The member for Eltham made an amazing contribution prior to me, and I have touched on the fact that so much of what the SEC provided was good, secure jobs but also a pipeline of training. There have been announcements made in the last couple of weeks, and that is exactly what the future SEC will be able to do as well. It will provide apprenticeships, traineeships and highly paid, highly skilled jobs for school leavers, university leavers and Victorian workers. With our free TAFE system, with the TAFE system that we rebuilt after the Liberal government closed campuses all over Victoria, that is exactly what we will do. The creation of the SEC will create a pipeline of tens of thousands of highly skilled jobs in this state, and we will train them at our fantastic TAFE colleges in Victoria that we had to reopen. We have had to reopen them over the last eight years because you closed them.

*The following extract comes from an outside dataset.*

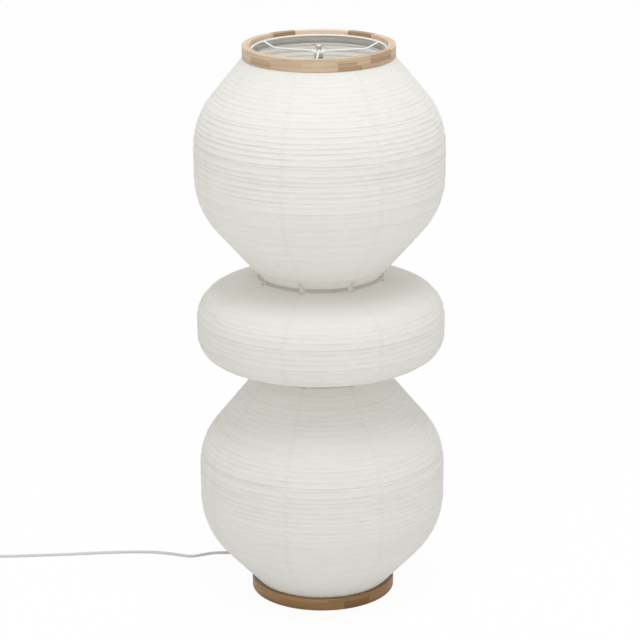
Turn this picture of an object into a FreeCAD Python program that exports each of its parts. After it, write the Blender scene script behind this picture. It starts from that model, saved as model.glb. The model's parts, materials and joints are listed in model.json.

A member: You closed it a year ago.
Dylan WIGHT: Pardon?
The SPEAKER: Order! Through the Chair.
James Newbury: On a point of order, Speaker, as much as it pains me to stop Chris Brayne here, who we thought had left the chamber, the member for Tarneit has repeatedly ignored your ruling in relation to standing order 108 in terms of referring to people by their correct titles, and it is making it highly difficult for the house to maintain order with his constant references to ‘you’ and his poor behaviour.
The SPEAKER: Order! I have not heard him repeat that warning but –
The SPEAKER: Order! I did say to the member for Tarneit to direct his comments through the Chair as you were standing up to make your point of order.
Dylan WIGHT: Indeed, thank you very much. As I was saying, the creation of the SEC, just as it did all those years ago before the Liberal Party privatised it, will create an enormous pipeline of tens of thousands of well-paid jobs that school leavers, that university leavers, that young people in Victoria can look forward to.